# Help with sexing D. auratus. Thanks!



## saruchan (Jun 12, 2010)

I have had my auratus for about two months now, they have grown pretty fast and was wondering on some of your guys opinion on there sex. Pics one and two of are the same frog three is the other one.  Thanks!


----------



## saruchan (Jun 12, 2010)

Sry guys if the pics are not loading try this link the`re posted in the same order. 

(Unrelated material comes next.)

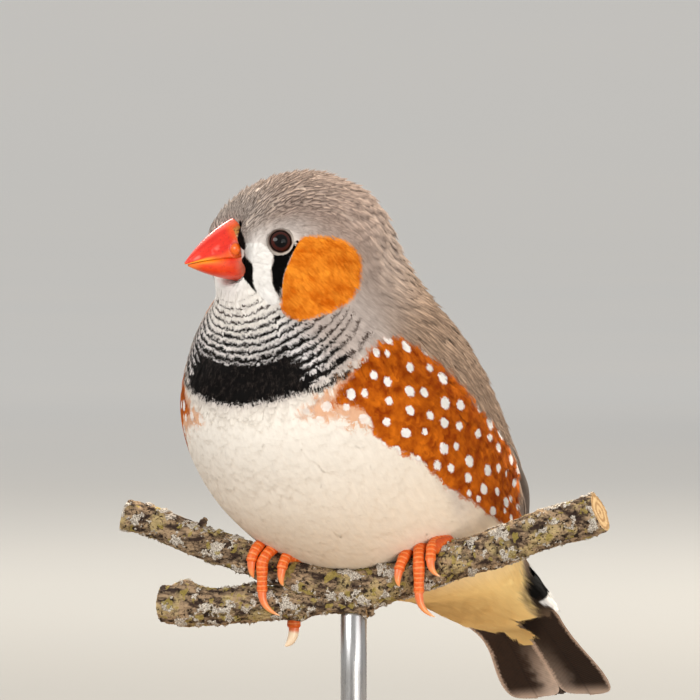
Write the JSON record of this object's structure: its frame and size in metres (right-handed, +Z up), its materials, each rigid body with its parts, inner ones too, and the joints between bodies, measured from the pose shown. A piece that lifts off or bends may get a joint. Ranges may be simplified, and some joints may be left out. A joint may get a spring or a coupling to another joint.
{
  "type": "zebra finch",
  "caption": "Life-size male zebra finch, fluffed up with its head turned, gripping a short cut branch on a round display stand.",
  "frame": {"origin": "centre of the underside of the stand's base, on the floor", "axes": "+Z up, the trunk faces -Y, the bird's left is +X"},
  "size_m": [0.086, 0.095, 0.0973],
  "materials": {
    "plumage_grey": "soft grey-brown feathers",
    "plumage_cream": "soft cream feathers with chestnut flanks and a black breast band",
    "plumage_tail": "dark tail feathers",
    "plumage_wing": "brown wing feathers",
    "bill_red": "smooth red horn",
    "eye": "wet and dark",
    "leg_skin": "orange scaly skin",
    "claw_horn": "pale brown horn",
    "bark": "rough bark with lichen",
    "stand_wood": "satin turned wood",
    "stand_steel": "satin steel"
  },
  "bodies": {
    "root": {"bill_lower": "bill_red", "bill_upper": "bill_red", "claw_left_hind": "claw_horn", "claw_left_inner": "claw_horn", "claw_left_middle": "claw_horn", "claw_left_outer": "claw_horn", "claw_right_hind": "claw_horn", "claw_right_inner": "claw_horn", "claw_right_middle": "claw_horn", "claw_right_outer": "claw_horn", "eye_left": "eye", "eye_right": "eye", "head": "plumage_grey", "neck": "plumage_grey", "perch": "bark", "perch_fork": "bark", "stand_base": "stand_wood", "stand_collar": "stand_steel", "stand_rod": "stand_steel", "tail": "plumage_tail", "tarsus_left": "leg_skin", "tarsus_right": "leg_skin", "toe_left_hind": "leg_skin", "toe_left_inner": "leg_skin", "toe_left_middle": "leg_skin", "toe_left_outer": "leg_skin", "toe_right_hind": "leg_skin", "toe_right_inner": "leg_skin", "toe_right_middle": "leg_skin", "toe_right_outer": "leg_skin", "trunk": "plumage_cream", "wing_left": "plumage_wing", "wing_right": "plumage_wing"}
  },
  "joints": []
}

Timothy Olvera's Photos | Facebook

Timothy Olvera's Photos | Facebook


Timothy Olvera's Photos | Facebook


----------



## heatfreakk3 (Oct 15, 2008)

Could you try and get a little closer up pictures of his/her body and toe pads. And a little less blury, just a little hard to see.


----------



## saruchan (Jun 12, 2010)

Ill try my camera really stinks. Thanks


----------



## ktewell (Dec 17, 2009)

Second frog looks like a male to me. How old is it?


----------



## saruchan (Jun 12, 2010)

I think nine months. The second picture or second frog. Thanks


----------



## saruchan (Jun 12, 2010)

Here is a pic of the first one again. The second one is hiding out.

http://s784.photobucket.com/albums/yy126/saruchann/Frogs/?action=view&current=DSC02755.jpg


----------



## tclipse (Sep 19, 2009)

Just so you know, if you click the little yellow icon in the reply box (the mountains with the sun over it) and paste the link in between the IMG tags, it'll hotlink the pic here so we don't have to click through to see it


----------



## saruchan (Jun 12, 2010)

Oh, thanks! Let me try again then. Opinion on sex male or female? Please circle one!


----------